Long after first seeing Eugénie at Biarritz in September 1859 one recalled that impression: the empress was wearing her red shirt and the black skirt looped up for walking in the country that showed her ankles. (Old dowagers grumbled that she dressed ‘like the dancers at the Opéra’.) Pauline was struck by her beauty and an easy charm that made you feel you had known her for years. She was also impressed by Napoleon III’s pleasant manners and lack of self-consciousness.

‘Madame la princesse de M… who affects the mannerisms and tone of the inferior type of prostitute, has become a great favourite of the empress, who now invites her to all her parties’, sniffed Horace de Viel Castel. ‘She drinks, she smokes, she swears, she’s ugly enough to frighten you, and she tells dirty stories.’ Whatever the count may have said, in Mme Carette’s opinion Pauline was ‘a great lady to her finger-tips’.

One may perhaps wonder what endeared someone like this to a woman who disapproved quite so strongly of Offenbach. Yet Pauline Metternich had a good deal in common with Eugénie, coming from an aristocratic background instead of the steps of a throne, while as a girl she too had liked hard exercise and been a superb horsewoman and reckless driver. For all her oddity, she was highly intelligent and very amusing. Above all, she knew how to make the empress enjoy herself.

Despite Austria having only recently been an enemy, the Metternichs behaved with such tact that the Austrian embassy, then in the rue de Grenelle, became the smartest house in Paris, with endless dinners, receptions and balls. ‘The Princess Metternich receives after midnight every evening’, said Lillie Moulton. ‘To sit up till twelve o’clock to go to her is very tiresome, though when you are once there you do not regret having gone. It is something to see her smoking her enormous cigars.’

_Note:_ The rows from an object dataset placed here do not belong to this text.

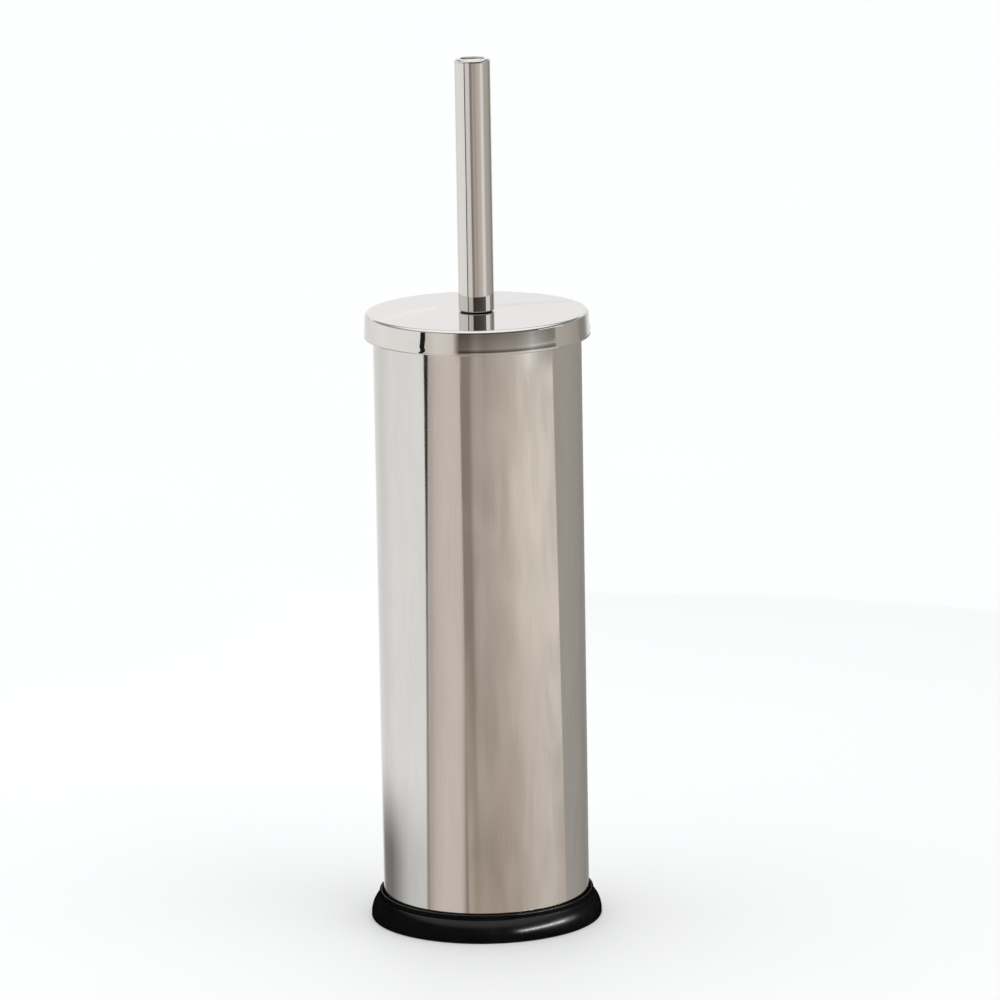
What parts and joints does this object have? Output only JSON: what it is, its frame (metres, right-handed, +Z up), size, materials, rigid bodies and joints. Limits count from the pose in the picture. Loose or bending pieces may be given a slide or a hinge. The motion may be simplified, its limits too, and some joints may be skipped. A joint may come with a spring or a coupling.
{
  "type": "toilet brush holder",
  "caption": "Free-standing round steel tube on a flared plastic foot ring, with a lift-out liner and a round brush whose handle carries the overhanging lid.",
  "frame": {"origin": "on the floor, under the middle of the base ring", "axes": "+Z up along the tube and the handle; the object is round, and +Y points away from the front"},
  "size_m": [0.101, 0.101, 0.378],
  "materials": {
    "polished_steel": "polished stainless steel with faint vertical grain",
    "plate_steel": "plain mill-finish steel",
    "spring_steel": "bright zinc plated",
    "rod_steel": "bright drawn stainless",
    "brass": "machined brass",
    "black_plastic": "satin moulded black",
    "liner_plastic": "satin moulded polypropylene",
    "bush_plastic": "moulded acetal",
    "core_plastic": "moulded white polypropylene",
    "bristle": "white nylon filament"
  },
  "bodies": {
    "holder": {"tube_shell": "polished_steel", "bottom_plate": "plate_steel", "base_ring": "black_plastic"},
    "liner": {"liner": "liner_plastic"},
    "lid": {"lid": "polished_steel", "lid_bush": "bush_plastic"},
    "brush": {"push_nut": "spring_steel", "handle_tube": "polished_steel", "handle_cap": "polished_steel", "handle_plug": "plate_steel", "rod": "rod_steel", "head_insert": "brass", "head_core": "core_plastic", "tuft_row_1": "bristle", "tuft_row_2": "bristle", "tuft_row_3": "bristle", "tuft_row_4": "bristle", "tuft_row_5": "bristle", "tuft_row_6": "bristle", "tuft_row_7": "bristle", "tuft_row_8": "bristle", "tuft_tip": "bristle"}
  },
  "joints": [
    {"name": "liner_lift", "type": "slide", "parent": "holder", "child": "liner", "axis": [0, 0, 1], "range_m": [0, 0.28]},
    {"name": "brush_lift", "type": "slide", "parent": "liner", "child": "lid", "axis": [0, 0, 1], "range_m": [0, 0.28]},
    {"name": "brush_turn", "type": "hinge", "parent": "lid", "child": "brush", "pos_m": [0, 0, 0.2686], "axis": [0, 0, 1], "continuous": true}
  ]
}
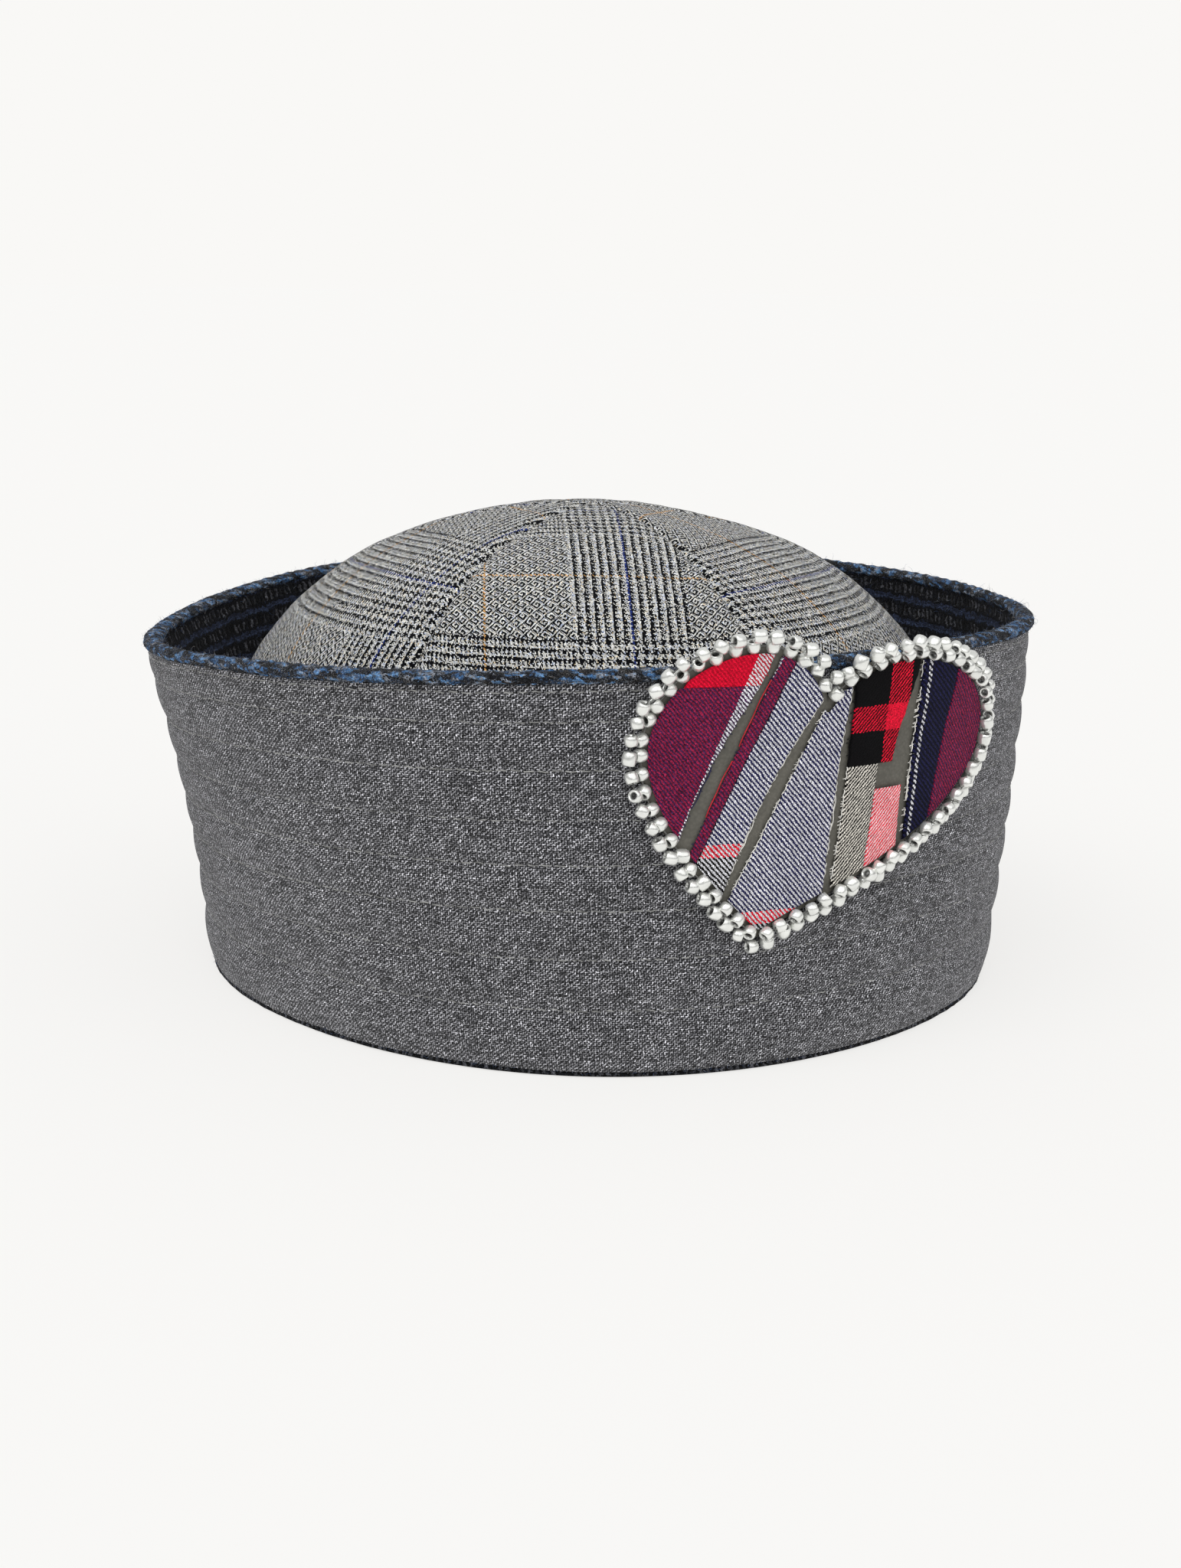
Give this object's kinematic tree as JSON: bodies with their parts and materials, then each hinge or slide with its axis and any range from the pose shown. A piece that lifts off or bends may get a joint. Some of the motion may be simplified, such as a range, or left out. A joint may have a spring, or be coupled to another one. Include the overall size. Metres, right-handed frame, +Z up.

Lillie went to a ball in the rue de Grenelle, among the other guests being Napoleon and Eugénie. Johann Strauss had been brought from Vienna for the evening and for the first time Paris danced to the ‘Blue Danube’. ‘We had thought Waldteufel perfect; but when you heard Strauss you said to yourself you had never heard a waltz before’, Lillie tells us. She was also impressed by the princess’s ‘wonderful taste’ as a decorator, admiring a new ballroom hung with lilac and pink satin.

Besides enjoying Strauss, Pauline Metternich was a pioneer Wagnerian and persuaded the emperor to invite the composer to give a performance of Tannhäuser at the Opéra. When it was hissed and booed, she stood up amid the tumult, cheering and beating the edge of her box with her fan till it broke – only making matters worse. Afterwards, she insisted fiercely, ‘I did what I could to save Wagner’s honour.’

‘The court is disporting itself at Compiègne’, Viel Castel recorded in December 1863. ‘The young fry are playing charades and that restless little monster Princess de M…. is dancing in ballets.’ She was particularly good at directing the plays staged during theséries, although she sometimes fell out with the cast. When Persigny’s wife, who had very beautiful blonde hair, was playing a lady’s maid, she refused to let her wear it loose. ‘Do be kind and remember that her mother was a little crazy.’ begged Eugénie, who loathed quarrels. ‘My father was crazy too and I’m not going to give in,’ said Pauline.

This performance was a tableau vivant rather than a play, a recreation of Watteau’s Dejeuner Champêtre – nostalgia for the days before 1789 – but often Compiègne productions were more up to date, and so was Pauline. In 1865 she made a memorable appearance in a review called Les Commentaires de César, in compliment to the emperor’s book on Julius Caesar. As leading lady, she sang a song as a vivandière from the Zouaves, and another as a Paris cab-driver – smoking a pipe, speaking impeccable argot and swearing horribly. There was a repeat performance for charity at the Théâtre des Variétés in Paris two years later and, perhaps because it took place during a cab strike, she was cheered to the echo. Mme Carette tells us, she sang ‘with more style and spirit than I ever heard in any theatre’.

The princess genuinely admired Eugénie, writing afterwards of ‘her grace, her kindness, her ravishing beauty …’. She shared her interests in decoration and in clothes. At the same time, she persuaded her to be a little more adventurous and once or twice they seem to have travelled together on the top of Paris buses, unrecognisable in veils. There were rumours they did so disguised as men, and even of a successful hoax that they were going to attend a reception wearing tights – several thousand people gathered outside the building, only to be disappointed.

The empress grew so fond of Pauline that she commissioned Ernest Hébert to paint a sketch of her for the private salon at the Tuileries. She also kept a photograph of the princess in her bedroom.